[START OF Exercise material]

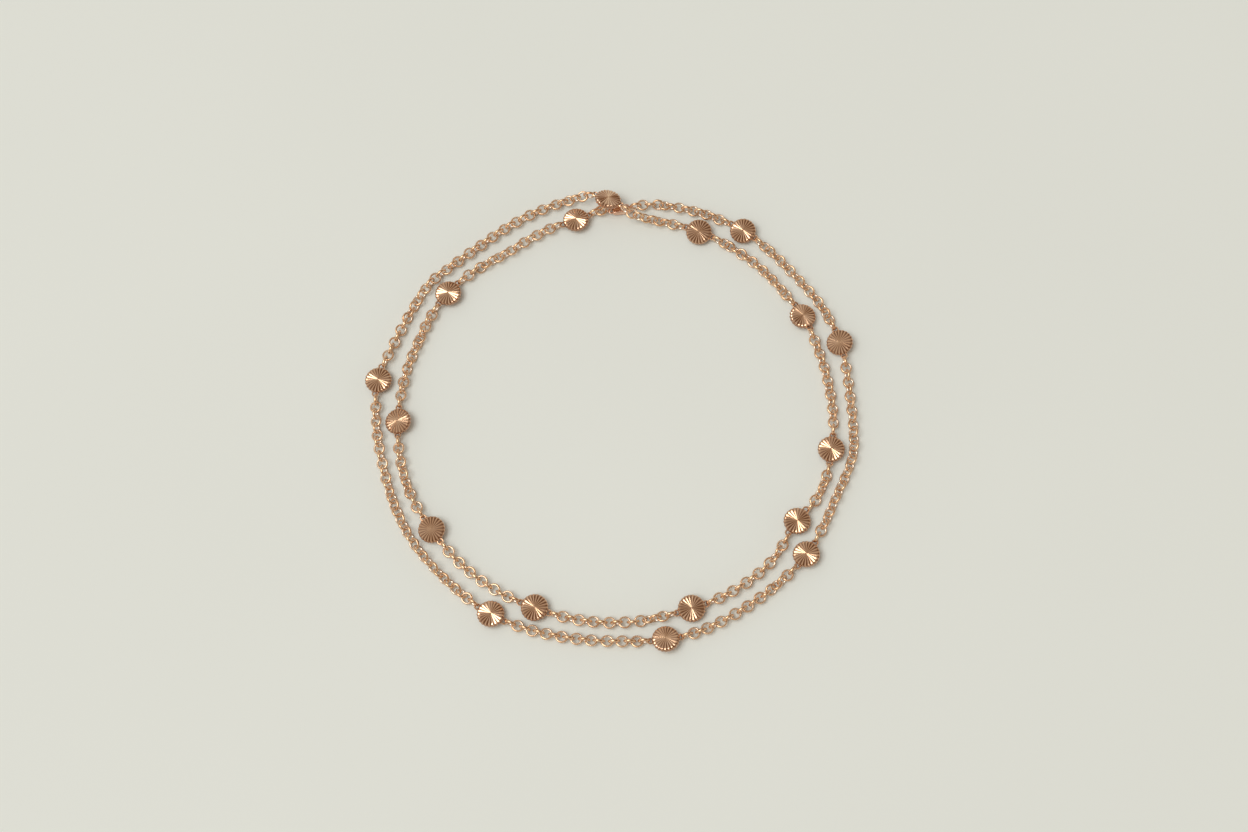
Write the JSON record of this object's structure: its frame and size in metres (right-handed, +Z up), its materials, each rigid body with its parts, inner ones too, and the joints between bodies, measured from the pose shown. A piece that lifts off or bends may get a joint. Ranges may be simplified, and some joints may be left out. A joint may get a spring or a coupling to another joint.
{
  "type": "chain bracelet",
  "caption": "Fine link chain bracelet lying in concentric laps, with fluted round disc stations and a small plain clasp.",
  "frame": {"origin": "middle of the bracelet's box, on the surface that it lies on", "axes": "+Z up out of the surface, +Y towards the clasp at the back, +X to the right of the picture"},
  "size_m": [0.0652, 0.0646, 0.0032],
  "materials": {
    "disc_gold": "bright cut, polished",
    "chain_gold": "polished wire links",
    "clasp_gold": "plain polished"
  },
  "bodies": {
    "root": {"chain_01": "chain_gold", "chain_02": "chain_gold", "chain_03": "chain_gold", "chain_04": "chain_gold", "chain_05": "chain_gold", "chain_06": "chain_gold", "chain_07": "chain_gold", "chain_08": "chain_gold", "chain_09": "chain_gold", "chain_10": "chain_gold", "chain_11": "chain_gold", "chain_12": "chain_gold", "chain_13": "chain_gold", "chain_14": "chain_gold", "chain_15": "chain_gold", "chain_16": "chain_gold", "chain_17": "chain_gold", "chain_18": "chain_gold", "clasp": "clasp_gold", "disc_01": "disc_gold", "disc_02": "disc_gold", "disc_03": "disc_gold", "disc_04": "disc_gold", "disc_05": "disc_gold", "disc_06": "disc_gold", "disc_07": "disc_gold", "disc_08": "disc_gold", "disc_09": "disc_gold", "disc_10": "disc_gold", "disc_11": "disc_gold", "disc_12": "disc_gold", "disc_13": "disc_gold", "disc_14": "disc_gold", "disc_15": "disc_gold", "disc_16": "disc_gold", "disc_17": "disc_gold"}
  },
  "joints": []
}
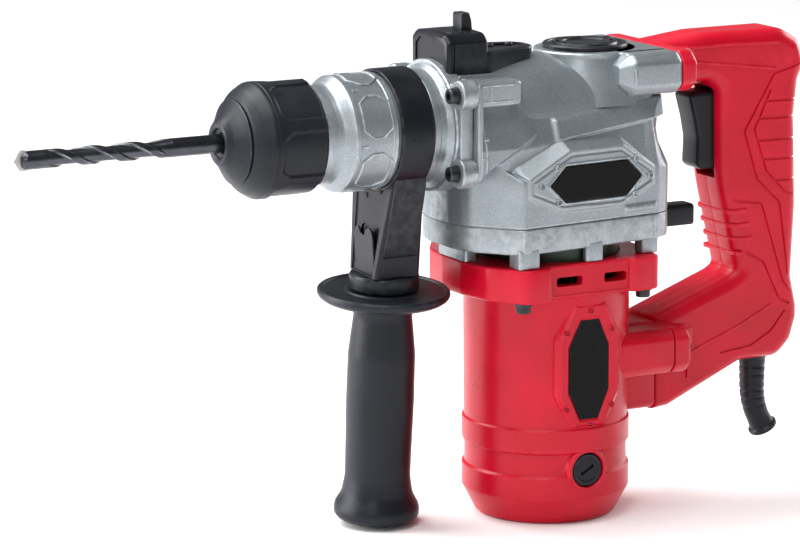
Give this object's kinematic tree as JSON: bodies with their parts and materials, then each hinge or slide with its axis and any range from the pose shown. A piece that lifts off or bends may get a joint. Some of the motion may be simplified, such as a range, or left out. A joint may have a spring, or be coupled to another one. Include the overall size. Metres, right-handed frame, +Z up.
{
  "type": "rotary hammer",
  "caption": "Electric rotary hammer with a vertical motor, D-shaped rear handle, swivelling side handle and a round-shank drill bit in a keyless chuck.",
  "frame": {"origin": "on the spindle's axis at the mouth of the chuck, where the bit enters", "axes": "-X out of the chuck along the bit, +X back to the rear handle, +Z up away from the motor"},
  "size_m": [0.477, 0.106, 0.281],
  "materials": {
    "cast_aluminium": "cast, satin with metallic flake",
    "steel": "machined",
    "dark_steel": "blackened",
    "carbide": "ground carbide",
    "red_plastic": "satin",
    "black_plastic": "fine grain",
    "black_rubber": "matte",
    "black_gloss": "gloss",
    "green_plastic": "satin",
    "copper": "enamelled copper",
    "brass": "drawn",
    "carbon": "pressed carbon"
  },
  "bodies": {
    "tool": {"front_housing": "cast_aluminium", "front_seal": "black_rubber", "spindle_bearings": "steel", "barrel_screws": "dark_steel", "gear_housing": "cast_aluminium", "grease_cap": "black_plastic", "gear_cover": "cast_aluminium", "shaft_bearings": "steel", "motor_housing": "red_plastic", "motor_screws": "dark_steel", "stator_core": "steel", "field_coils": "copper", "fan_baffle": "green_plastic", "brush_holders": "brass", "carbon_brushes": "carbon", "brush_caps": "black_plastic", "handle_left_shell": "red_plastic", "handle_right_shell": "red_plastic", "handle_screws": "dark_steel", "handle_bolts": "dark_steel", "switch_body": "black_plastic", "cable_boot": "black_rubber", "selector_base": "black_plastic", "selector_screws": "dark_steel", "gear_badges": "black_gloss", "motor_badges": "black_gloss"},
    "armature": {"armature_shaft": "steel", "armature_core": "steel", "armature_windings": "copper", "commutator": "copper", "cooling_fan": "green_plastic"},
    "crank": {"crank_shaft": "steel", "crank_gear": "steel"},
    "countershaft_body": {"countershaft": "steel", "counter_gear": "steel"},
    "spindle_body": {"spindle": "steel", "bevel_gear": "steel", "locking_balls": "steel", "retaining_ring": "steel", "dust_cap": "black_rubber", "release_spring": "steel"},
    "sleeve": {"chuck_sleeve": "black_rubber"},
    "bit": {"drill_bit": "dark_steel", "carbide_tip": "carbide"},
    "piston_body": {"piston": "steel", "piston_ring": "black_rubber", "rod_pins": "steel", "connecting_rod": "steel"},
    "striker_body": {"striker": "steel", "striker_ring": "black_rubber"},
    "impact_body": {"impact_bolt": "steel"},
    "trigger_body": {"trigger": "black_plastic"},
    "selector": {"selector_tab": "black_plastic"},
    "chisel_lever_body": {"chisel_lever": "black_plastic"},
    "side_handle": {"handle_strap": "dark_steel", "handle_bracket": "black_plastic", "grip_stud": "dark_steel"},
    "side_grip_body": {"side_grip": "black_rubber", "grip_nut": "steel"}
  },
  "joints": [
    {"name": "armature_spin", "type": "hinge", "parent": "tool", "child": "armature", "pos_m": [0.196, 0, -0.13], "axis": [0, 0, 1], "continuous": true},
    {"name": "crank_spin", "type": "hinge", "parent": "tool", "child": "crank", "pos_m": [0.2195, 0, -0.04], "axis": [0, 0, 1], "continuous": true},
    {"name": "countershaft_spin", "type": "hinge", "parent": "tool", "child": "countershaft_body", "pos_m": [0.176, 0, -0.04], "axis": [0, 0, 1], "continuous": true},
    {"name": "spindle_spin", "type": "hinge", "parent": "tool", "child": "spindle_body", "pos_m": [0.08, 0, 0], "axis": [1, 0, 0], "continuous": true},
    {"name": "sleeve_release", "type": "slide", "parent": "spindle_body", "child": "sleeve", "axis": [1, 0, 0], "range_m": [0, 0.007], "stiffness_N_per_m": 1500, "springref_m": -0.004},
    {"name": "bit_slide", "type": "slide", "parent": "spindle_body", "child": "bit", "axis": [-1, 0, 0], "range_m": [0, 0.008]},
    {"name": "piston_stroke", "type": "slide", "parent": "tool", "child": "piston_body", "axis": [1, 0, 0], "range_m": [0, 0.016]},
    {"name": "striker_slide", "type": "slide", "parent": "spindle_body", "child": "striker_body", "axis": [1, 0, 0], "range_m": [0, 0.005]},
    {"name": "impact_bolt_slide", "type": "slide", "parent": "spindle_body", "child": "impact_body", "axis": [1, 0, 0], "range_m": [0, 0.003]},
    {"name": "trigger_squeeze", "type": "hinge", "parent": "tool", "child": "trigger_body", "pos_m": [0.303, 0, 0.004], "axis": [0, -1, 0], "range_deg": [0, 7], "stiffness_Nm_per_rad": 2, "springref_deg": -5.73},
    {"name": "selector_slide", "type": "slide", "parent": "tool", "child": "selector", "axis": [1, 0, 0], "range_m": [0, 0.008]},
    {"name": "chisel_lever_swing", "type": "hinge", "parent": "tool", "child": "chisel_lever_body", "pos_m": [0.252, -0.01, -0.0625], "axis": [0, 0, 1], "range_deg": [-18, 18]},
    {"name": "side_handle_swivel", "type": "hinge", "parent": "tool", "child": "side_handle", "pos_m": [0.098, 0, 0], "axis": [1, 0, 0], "continuous": true},
    {"name": "side_grip_turn", "type": "hinge", "parent": "side_handle", "child": "side_grip_body", "pos_m": [0.0975, 0, 0], "axis": [0, -0.0698, 0.9976], "continuous": true}
  ],
  "couplings": [
    {"joint": "crank_spin", "follows": "armature_spin", "ratio": -0.23684},
    {"joint": "countershaft_spin", "follows": "armature_spin", "ratio": -0.29032},
    {"joint": "spindle_spin", "follows": "armature_spin", "ratio": 0.096774}
  ]
}
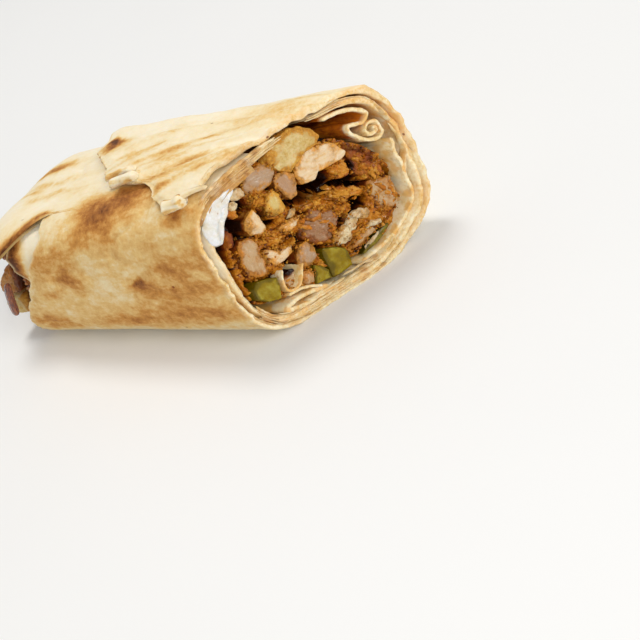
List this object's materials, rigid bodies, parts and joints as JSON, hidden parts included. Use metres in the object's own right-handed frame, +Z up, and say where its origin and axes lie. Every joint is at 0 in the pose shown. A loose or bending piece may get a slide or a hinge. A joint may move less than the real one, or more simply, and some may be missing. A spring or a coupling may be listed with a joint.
{
  "type": "chicken shawarma wrap",
  "caption": "Cut half of a toasted flatbread roll filled with roast chicken, potato, pickles and garlic sauce, with a slanting cut face and an open rolled end.",
  "frame": {"origin": "on the flat underside below the middle of the roll", "axes": "+X along the roll towards the slanting cut face, +Y towards the far, longer side of the roll, +Z up"},
  "size_m": [0.1438, 0.0643, 0.0556],
  "materials": {
    "bottom_fold": "soft and matt",
    "chicken_01": "moist",
    "chicken_02": "moist",
    "chicken_03": "moist",
    "chicken_04": "moist",
    "chicken_05": "moist",
    "chicken_06": "moist",
    "chicken_07": "moist",
    "chicken_08": "moist",
    "chicken_09": "moist",
    "chicken_10": "moist",
    "chicken_11": "moist",
    "chicken_12": "moist",
    "chicken_13": "moist",
    "chicken_14": "moist",
    "chicken_15": "moist",
    "chicken_16": "moist",
    "chicken_filling": "moist",
    "creamy_bit_01": "moist",
    "end_chicken_01": "moist",
    "end_chicken_02": "moist",
    "end_chicken_03": "moist",
    "end_chicken_04": "moist",
    "end_chicken_05": "moist",
    "end_chicken_06": "moist",
    "end_potato_01": "soft with a browned edge",
    "fat_01": "wet sheen",
    "flatbread": "toasted and matt",
    "garlic_sauce": "creamy sheen",
    "inner_fold": "soft and matt",
    "meat_strip_01": "moist",
    "onion_strip": "glossy",
    "pickle_01": "wet sheen",
    "pickle_02": "wet sheen",
    "pickle_03": "wet sheen",
    "pickle_04": "wet sheen",
    "potato_01": "soft with a browned edge",
    "roast_bit_01": "moist and browned",
    "roast_bit_02": "moist and browned",
    "roast_bit_03": "moist and browned",
    "roast_bit_04": "moist and browned",
    "roast_bit_05": "moist and browned",
    "roast_bit_06": "moist and browned",
    "side_fold": "soft and matt"
  },
  "bodies": {
    "root": {"bottom_fold": "bottom_fold", "chicken_01": "chicken_01", "chicken_02": "chicken_02", "chicken_03": "chicken_03", "chicken_04": "chicken_04", "chicken_05": "chicken_05", "chicken_06": "chicken_06", "chicken_07": "chicken_07", "chicken_08": "chicken_08", "chicken_09": "chicken_09", "chicken_10": "chicken_10", "chicken_11": "chicken_11", "chicken_12": "chicken_12", "chicken_13": "chicken_13", "chicken_14": "chicken_14", "chicken_15": "chicken_15", "chicken_16": "chicken_16", "chicken_filling": "chicken_filling", "creamy_bit_01": "creamy_bit_01", "end_chicken_01": "end_chicken_01", "end_chicken_02": "end_chicken_02", "end_chicken_03": "end_chicken_03", "end_chicken_04": "end_chicken_04", "end_chicken_05": "end_chicken_05", "end_chicken_06": "end_chicken_06", "end_potato_01": "end_potato_01", "fat_01": "fat_01", "flatbread": "flatbread", "garlic_sauce": "garlic_sauce", "inner_fold": "inner_fold", "meat_strip_01": "meat_strip_01", "onion_strip": "onion_strip", "pickle_01": "pickle_01", "pickle_02": "pickle_02", "pickle_03": "pickle_03", "pickle_04": "pickle_04", "potato_01": "potato_01", "roast_bit_01": "roast_bit_01", "roast_bit_02": "roast_bit_02", "roast_bit_03": "roast_bit_03", "roast_bit_04": "roast_bit_04", "roast_bit_05": "roast_bit_05", "roast_bit_06": "roast_bit_06", "side_fold": "side_fold"}
  },
  "joints": []
}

[END OF Exercise material]

Stated exercise
Write down every line of the data above that includes the string "where".

Task output
  "frame": {"origin": "on the spindle's axis at the mouth of the chuck, where the bit enters", "axes": "-X out of the chuck along the bit, +X back to the rear handle, +Z up away from the motor"},
List this object's materials, rigid bodies, parts and joints as JSON, hidden parts included. Use metres in the object's own right-handed frame, +Z up, and say where its origin and axes lie. Every joint is at 0 in the pose shown. A loose or bending piece may get a slide or a hinge. A joint may move less than the real one, or more simply, and some may be missing. A spring or a coupling may be listed with a joint.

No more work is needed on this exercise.